Apart from the painful repercussions of this in the relations between capital and labour (resulting in rising costs), it is clear that the major deficiency has been aggravated (not doubled, Mr. Hawtrey). But what do the traders do with the extra profit? Briefly they do one of four things. They save it, which deprives some other seller of a market for the time being. Now or later they will part with it, however. They will most probably hastily pay back a pressing bank loan which, as Mr. Hawtrey puts it, is an "absorption of cash." Or they will go out and spend it, which is all right, of course; the price rise has merely transferred the right to consume to them. Or they will invest it in their own or some other business, which distributes part of it (the A part) but creates an equivalent A plus B cost. All these processes, except spending for consumption, aggravate the major deficiency; some more than others.
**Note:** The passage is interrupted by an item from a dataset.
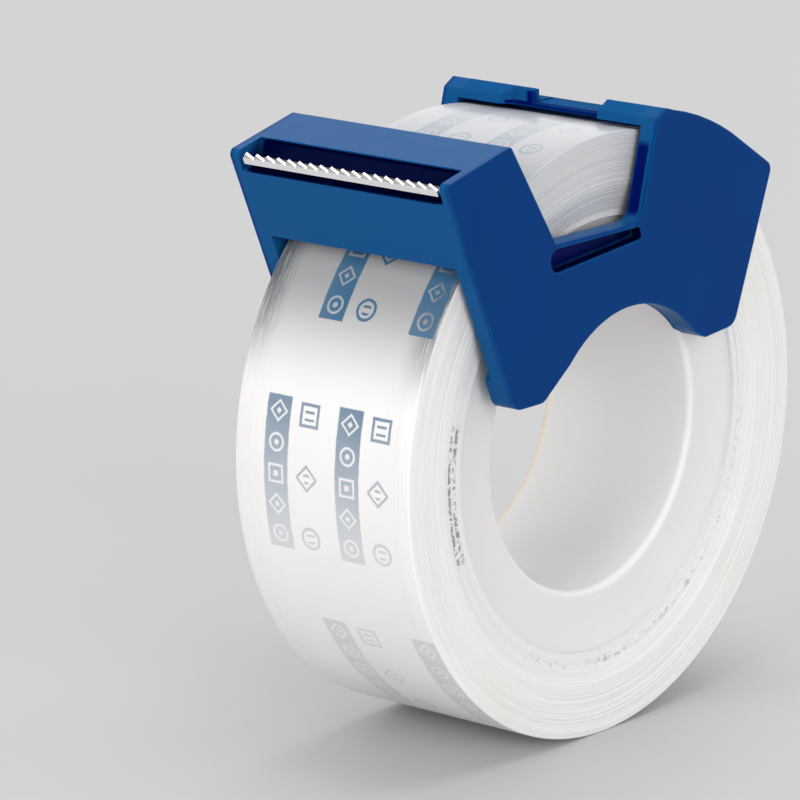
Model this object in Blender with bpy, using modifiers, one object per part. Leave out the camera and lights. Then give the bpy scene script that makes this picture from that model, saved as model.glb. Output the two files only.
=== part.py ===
"""Clip-on tape cutter on a wound roll of clear tape.

Frame: metres, +Z up. The roll stands on its rim on z = 0 and turns about an axis along X.
The cutter head points to -Y, and the rear bridge lies towards +Y. The origin is on the ground
below the middle of the roll.
"""
import math

import bmesh
import bpy
from mathutils import Matrix

MM = 0.001

# Roll
ROLL_RADIUS = 25.0 * MM
ROLL_WIDTH = 18.0 * MM
BORE_RADIUS = 13.0 * MM
CORE_RADIUS = 18.0 * MM
CORE_HALF_WIDTH = 7.6 * MM
CORE_FACE_RISE = 0.5 * MM
CORE_RIM_ROUND = 0.5 * MM
CORE_FACE_STEP = 1.5 * MM
ROUND_MIDDLE = 1.0 - math.sqrt(0.5)
LABEL_THICKNESS = 0.3 * MM
LABEL_HALF_WIDTH = 8.6 * MM
TAPE_EDGE_ROUND = 0.12 * MM
FIT_GAP = 0.3 * MM
ROLL_STEPS = 72

# Clip frame, seen from the side: (y, z, corner radius) in millimetres about the roll's axis
CLIP_HALF_WIDTH = 11.1 * MM
CHEEK_INNER = 9.5 * MM
HEAD_INNER = 10.3 * MM
WALL = 1.2
OVERSHOOT = 2.0
POCKET_MARGIN = 0.05
HEAD_TIP = (-23.1, 24.5)
HEAD_BACK = (-15.2, 26.45)
LEG_FRONT = (-14.48, 5.2)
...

Additionally, the "boom" conditions encourage the installation of new capital equipment, the purchasing power distributed in respect of which will augment the process just described, and the cost of which will be outstanding in the next period.

Now the following paragraph constitutes the entire argument that Mr. Hawtrey advances in support of the assertions he has made—based as we have seen on garbled paraphrasing of the opposing argument:

"In practice all stages of production are in operation simul¬taneously. Those which cause an excess of demand and those which cause an excess of supply tend to neutralise one another. But if we apply the same description, a deficiency of purchasing power, both to the rise of prices in the one case and to the shortage of money offered in the other, it is fatally easy to be misled into the idea that as each stage of production taken separately tends to cause a 'deficiency' of purchasing power, therefore when they co-exist they must reinforce one another."

Again, the use of the word "fatally" produces an odd qualm. It reminds me of Huxley's definition of a tragedy as "a theory killed by a fact." That is the classical or deductive standpoint. From the realist or inductive view, if a theory is wrong the discovery of the fact that kills it is a triumph. Fatally, fatally—what does it mean?

In any event a period in which purchasing power exceeds the prices of consumable goods, that is to say, a "boom" or inflationary period, does not in the world of hard fact occur simultaneously with a period in which purchasing power is less than the prices of consumable goods—a "depression" or deflationary period. Such periods, as is surely well known, alternate with each other to the glory of Mammon.
(To be concluded:)


A factory or other productive organisation has, besides its economic function as a producer of goods, a financial aspect—it may be regarded on the one hand as a device for the distribution of purchasing power to individuals, through the media of wages, salaries, and dividends; and on the other hand as a manufactory of prices—financial values. From this standpoint its payments may be divided into two groups.

Group A.—All payments made to individuals (wages, salaries and dividends).

Group B.—All payments made to other organisations (raw materials, bank charges, and other external costs).

Now the rate of flow of purchasing power to individuals is repre¬sented by A, but since all payments go into prices, the rate of flow of prices cannot be less than A plus B. Since A will not purchase A plus B, a proportion of the product at least equivalent to B must be distributed by a form of purchasing-power which is not comprised in the description grouped under A. (Quoted from the Statement of Evidence submitted by Major C. H. Douglas to the Macmillan Committee on Finance and Industry, May, 1930.)